REZENSION ANDREAS WILINK
Wohl nur noch eine andere Frau der europäischen Hochkultur kann mit ihr konkurrieren, was den Einfluss auf die geistige Elite der Moderne betrifft. Aber Lou Andreas-Salomé war eigenständiger als Alma Mahler-Werfel, zu deren Füßen noch die Herren Gropius, Zemlinsky und Kokoschka lagen. Bei der 1861 in St. Petersburg geborenen, 1937 in Göttingen gestorbenen Lou sind es, um nur die prominentesten Verehrer, Liebhaber, Bewunderer, Förderer zu nennen: Friedrich Nietzsche, Rainer Maria Rilke, Sigmund Freud. Ihre filmische Biografie beginnt Cordula Kablitz-Post vom Ende her: der Bücherverbrennung durch die Nazis und der schwerkranken Lou, die von ihrer Adoptivtochter Mariechen (Katharina Schüttler) abgeschirmt und umsorgt wird. Trotzdem kann der Germanist Ernst Pfeiffer bei ihr vorstellig werden und wegen einer Schreibblockade den Rat der einst von Freud in Wien auf der Couch therapierten Psychoanalytikerin erbitten, obwohl die Lehrmethode von den braunen Machthabern und Hitler selbst verpönt wird.

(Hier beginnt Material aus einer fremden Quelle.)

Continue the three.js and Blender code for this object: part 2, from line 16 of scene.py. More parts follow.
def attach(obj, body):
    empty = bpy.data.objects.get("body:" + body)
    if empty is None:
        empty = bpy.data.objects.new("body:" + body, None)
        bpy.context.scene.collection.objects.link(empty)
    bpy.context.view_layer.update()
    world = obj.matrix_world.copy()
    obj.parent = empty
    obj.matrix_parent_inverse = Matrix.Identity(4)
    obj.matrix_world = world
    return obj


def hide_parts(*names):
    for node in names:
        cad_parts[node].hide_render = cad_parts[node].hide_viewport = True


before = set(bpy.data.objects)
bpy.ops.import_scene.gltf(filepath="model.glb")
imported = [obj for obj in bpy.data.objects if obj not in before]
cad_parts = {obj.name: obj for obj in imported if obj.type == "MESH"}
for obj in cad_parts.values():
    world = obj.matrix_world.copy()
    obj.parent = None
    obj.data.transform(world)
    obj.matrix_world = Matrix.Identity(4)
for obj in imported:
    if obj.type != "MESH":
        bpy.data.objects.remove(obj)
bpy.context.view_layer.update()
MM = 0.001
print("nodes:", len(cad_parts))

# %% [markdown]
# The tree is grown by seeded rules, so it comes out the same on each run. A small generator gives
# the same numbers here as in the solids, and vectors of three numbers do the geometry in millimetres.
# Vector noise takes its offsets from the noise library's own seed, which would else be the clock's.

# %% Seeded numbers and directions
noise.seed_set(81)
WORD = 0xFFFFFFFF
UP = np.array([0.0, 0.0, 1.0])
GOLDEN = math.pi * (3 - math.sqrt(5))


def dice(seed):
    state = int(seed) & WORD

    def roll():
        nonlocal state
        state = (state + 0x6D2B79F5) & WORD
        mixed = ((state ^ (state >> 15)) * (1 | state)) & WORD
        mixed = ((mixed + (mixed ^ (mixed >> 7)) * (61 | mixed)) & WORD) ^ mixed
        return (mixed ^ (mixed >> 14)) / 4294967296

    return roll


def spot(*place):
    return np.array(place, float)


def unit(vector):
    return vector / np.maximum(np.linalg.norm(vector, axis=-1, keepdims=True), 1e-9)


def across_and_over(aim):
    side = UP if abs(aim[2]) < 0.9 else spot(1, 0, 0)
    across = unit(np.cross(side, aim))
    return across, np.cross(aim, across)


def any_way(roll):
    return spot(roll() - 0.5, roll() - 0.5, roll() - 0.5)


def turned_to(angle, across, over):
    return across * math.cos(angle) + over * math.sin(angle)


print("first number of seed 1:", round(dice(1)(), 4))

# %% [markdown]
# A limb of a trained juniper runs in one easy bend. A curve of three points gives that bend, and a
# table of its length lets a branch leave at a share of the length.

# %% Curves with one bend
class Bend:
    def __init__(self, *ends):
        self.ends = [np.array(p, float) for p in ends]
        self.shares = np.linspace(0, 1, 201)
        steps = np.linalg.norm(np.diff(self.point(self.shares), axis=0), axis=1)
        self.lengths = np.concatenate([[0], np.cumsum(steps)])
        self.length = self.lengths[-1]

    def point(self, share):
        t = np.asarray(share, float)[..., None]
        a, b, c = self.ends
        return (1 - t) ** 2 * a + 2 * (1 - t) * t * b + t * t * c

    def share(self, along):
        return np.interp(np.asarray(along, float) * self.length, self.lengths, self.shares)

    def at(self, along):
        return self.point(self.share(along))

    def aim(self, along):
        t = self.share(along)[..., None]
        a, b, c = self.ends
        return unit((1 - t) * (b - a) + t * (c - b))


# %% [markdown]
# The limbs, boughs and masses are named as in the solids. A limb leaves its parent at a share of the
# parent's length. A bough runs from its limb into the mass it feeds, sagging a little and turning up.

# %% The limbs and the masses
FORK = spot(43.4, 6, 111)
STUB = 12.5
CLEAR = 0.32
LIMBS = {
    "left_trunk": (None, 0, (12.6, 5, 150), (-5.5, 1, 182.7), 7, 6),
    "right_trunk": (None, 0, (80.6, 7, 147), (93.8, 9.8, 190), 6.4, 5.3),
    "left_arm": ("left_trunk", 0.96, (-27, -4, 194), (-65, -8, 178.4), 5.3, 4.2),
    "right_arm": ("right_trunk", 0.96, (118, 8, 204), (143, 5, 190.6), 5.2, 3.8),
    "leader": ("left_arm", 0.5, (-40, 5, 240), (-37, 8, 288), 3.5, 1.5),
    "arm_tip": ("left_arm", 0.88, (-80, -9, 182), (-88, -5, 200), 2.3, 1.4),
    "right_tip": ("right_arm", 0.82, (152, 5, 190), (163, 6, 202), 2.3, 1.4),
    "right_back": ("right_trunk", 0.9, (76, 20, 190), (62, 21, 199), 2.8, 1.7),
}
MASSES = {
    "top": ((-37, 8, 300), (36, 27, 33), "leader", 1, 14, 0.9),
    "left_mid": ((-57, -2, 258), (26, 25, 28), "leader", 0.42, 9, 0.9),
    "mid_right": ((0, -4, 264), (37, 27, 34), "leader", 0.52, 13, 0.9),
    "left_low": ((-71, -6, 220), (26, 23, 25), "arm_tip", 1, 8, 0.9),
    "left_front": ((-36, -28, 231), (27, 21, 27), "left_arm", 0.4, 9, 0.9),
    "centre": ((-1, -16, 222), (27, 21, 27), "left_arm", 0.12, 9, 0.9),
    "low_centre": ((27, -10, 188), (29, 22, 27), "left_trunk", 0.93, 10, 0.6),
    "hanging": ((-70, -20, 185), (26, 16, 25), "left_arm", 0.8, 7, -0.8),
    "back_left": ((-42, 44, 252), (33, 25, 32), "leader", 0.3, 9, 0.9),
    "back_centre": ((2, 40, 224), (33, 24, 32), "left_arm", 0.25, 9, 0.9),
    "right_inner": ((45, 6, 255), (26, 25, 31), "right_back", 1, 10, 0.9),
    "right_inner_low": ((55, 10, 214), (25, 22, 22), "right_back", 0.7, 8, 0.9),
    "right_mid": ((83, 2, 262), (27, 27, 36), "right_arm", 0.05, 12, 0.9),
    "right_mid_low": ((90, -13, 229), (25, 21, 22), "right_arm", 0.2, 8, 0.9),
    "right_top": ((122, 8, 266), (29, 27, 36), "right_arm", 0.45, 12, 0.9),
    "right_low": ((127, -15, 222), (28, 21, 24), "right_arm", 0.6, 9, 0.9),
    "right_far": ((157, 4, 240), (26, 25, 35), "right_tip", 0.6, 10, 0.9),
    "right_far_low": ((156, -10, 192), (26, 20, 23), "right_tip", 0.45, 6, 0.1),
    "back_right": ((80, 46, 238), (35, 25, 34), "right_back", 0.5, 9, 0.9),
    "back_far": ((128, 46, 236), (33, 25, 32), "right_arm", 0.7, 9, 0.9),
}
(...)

Gespräche mit Pfeiffer als literarische Vorbereitung ihrer romanhaften Lebensgeschichte sind Anlass für Rückblenden, die episodisch und fragmentarisch die bisherige dokumentarische Arbeit der Regisseurin erzählerisch fortsetzen und mittels Animation und Montage die junge Lou sogar durch historische Postkarten-Ansichten wandern lassen. Es ist die Zeit um die Jahrhundertwende und deren intellektuelle und gefühlserregte Hochgestimmtheit, in der die von früh an eigenwillige Louise von Salomé sich nicht begnügt mit der vorbestimmten weiblichen Rolle: »Werde die, die du bist.«
Sie liest, studiert Philosophie und Religionsgeschichte, reist, schreibt, dichtet – und inspiriert. Muse, Amazone, Freidenkerin, gleichwertige oder überlegene Partnerin. Im Trio mit Nietzsche (Alexander Scheer) und Paul Rée (Philipp Hauß) will sie Kameradschaft, nicht Erotik und sucht eine neue Form des Zusammenlebens. Die berühmte Fotografie mit ihr, die Peitsche in der Hand, und den Männern im Wagen-Geschirr wird natürlich nachgestellt. Mit dem weiblich fühlenden Rilke (Julius Feldmeier) lebt sie sich sexuell aus. Affären folgen. Aber die keusche Ehe mit dem älteren Archäologen Friedrich Carl Andreas bleibt bestehen.
Gespannt in die Polarität des komplizierten Systems von Apollinischem und Dionysischem, scheitert sie, bricht aus, bricht Beziehungen ab, gehört nur sich allein – ein reflektierter weiblicher Narziss. So ungelenk der Film sich auch anstellt, ein Erlebnis ist er dank zweier Schauspielerinnen, beide klug, reif, souverän, intensiv, stark und sensibel: Katharina Lorenz als jüngere und mehr noch Nicole Heesters als späte Göttinger Lou – löwinnenhaft wie eine zweite Jeanne Moreau.
»Lou Andreas-Salomé«; Regie: Cordula Kablitz-Post; Darsteller: Katharina Lorenz, Nicole Heesters, Katharina Schüttler, Alexander Scheer, Matthias Lier, Julius Feldmeier; D 2016, 113 Min.; Start: 30. Juni 2016.